Posted on: March 1, 2011


When asked – who is the greatest poet in the English language? – most people will say “Shakespeare.” When asked who the second greatest poet is they might say “Keats.” But would anyone say “Milton?” These days it’s hard to find a college graduate who has read Animal Farm from cover to cover, much less Paradise Lost, written by a man who was once thought to be a greater poet than Shax himself.

But it was not always thus. John Dryden, himself a onetime contender for the title of greatest poet in the English language, friend and younger colleague to Milton, supposedly said after reading Paradise Lost, “This man cuts us all out, and the ancients too.” Though Milton was an old republican revolutionary and Dryden loyal monarchist, Dryden liked Milton’s epic so much he adapted it for the stage by rewriting it in rhymed couplets and setting it to music.

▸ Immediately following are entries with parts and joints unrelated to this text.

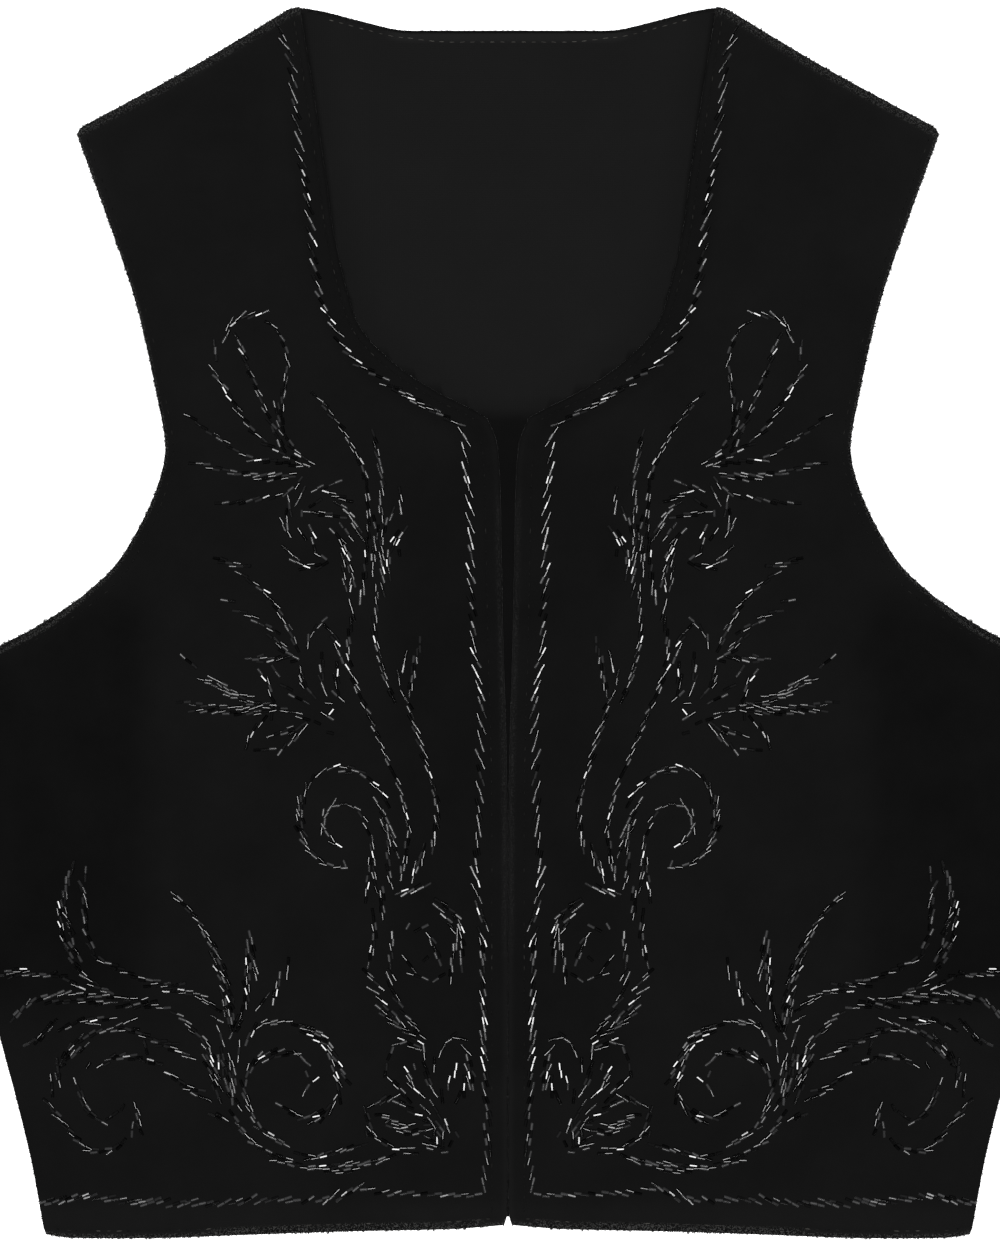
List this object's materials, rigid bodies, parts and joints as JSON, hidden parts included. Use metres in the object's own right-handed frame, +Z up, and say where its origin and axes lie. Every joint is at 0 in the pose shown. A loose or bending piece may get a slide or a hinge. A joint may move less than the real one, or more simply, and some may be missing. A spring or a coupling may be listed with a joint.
{
  "type": "embroidered folk vest",
  "caption": "Waist-length sleeveless velvet vest, lying flat with its fronts up and edge to edge, covered in bead scrolls and flowers, its lining showing in the neck.",
  "frame": {"origin": "middle of the bounding box, at the height of the surface that the back lies on", "axes": "+X towards the wearer's left, +Y towards the neck, +Z up through the fronts"},
  "size_m": [0.4718, 0.5178, 0.0088],
  "materials": {
    "black_velvet": "short upright pile with a soft sheen",
    "black_lining": "smooth satin weave"
  },
  "bodies": {
    "root": {"back": "black_velvet", "back_lining": "black_lining", "front_left": "black_velvet", "front_right": "black_velvet"}
  },
  "joints": []
}
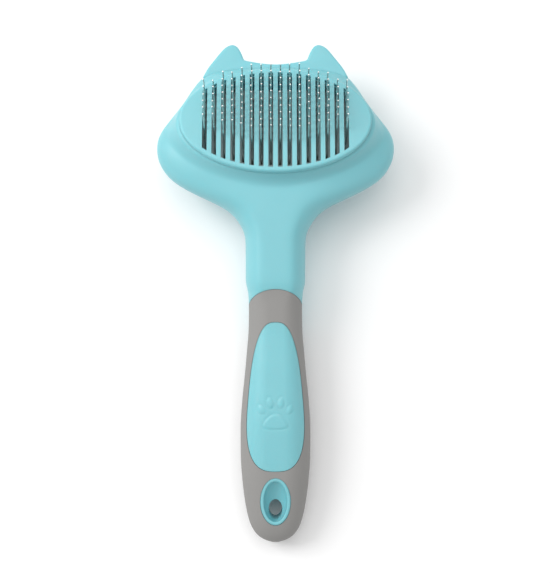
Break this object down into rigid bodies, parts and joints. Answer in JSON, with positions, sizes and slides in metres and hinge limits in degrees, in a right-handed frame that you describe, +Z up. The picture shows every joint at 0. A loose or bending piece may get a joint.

Paul Van Dyck has done Dryden one better by keeping Milton’s sublime poetry unrhymed and using all the modern theatrical arts to make Paradise Lost come to life at the FRIGID Festival.  I can say without qualification that this is the best theater – the most relevant to our time, the most uplifting, the most artistic, simultaneously the most esoteric and exoteric, visually, aurally, and intellectually stimulating – that I have seen in a long time. And running under an hour, it makes getting some high culture as enjoyable as possible for those of us inflicted with ADD by the modern age.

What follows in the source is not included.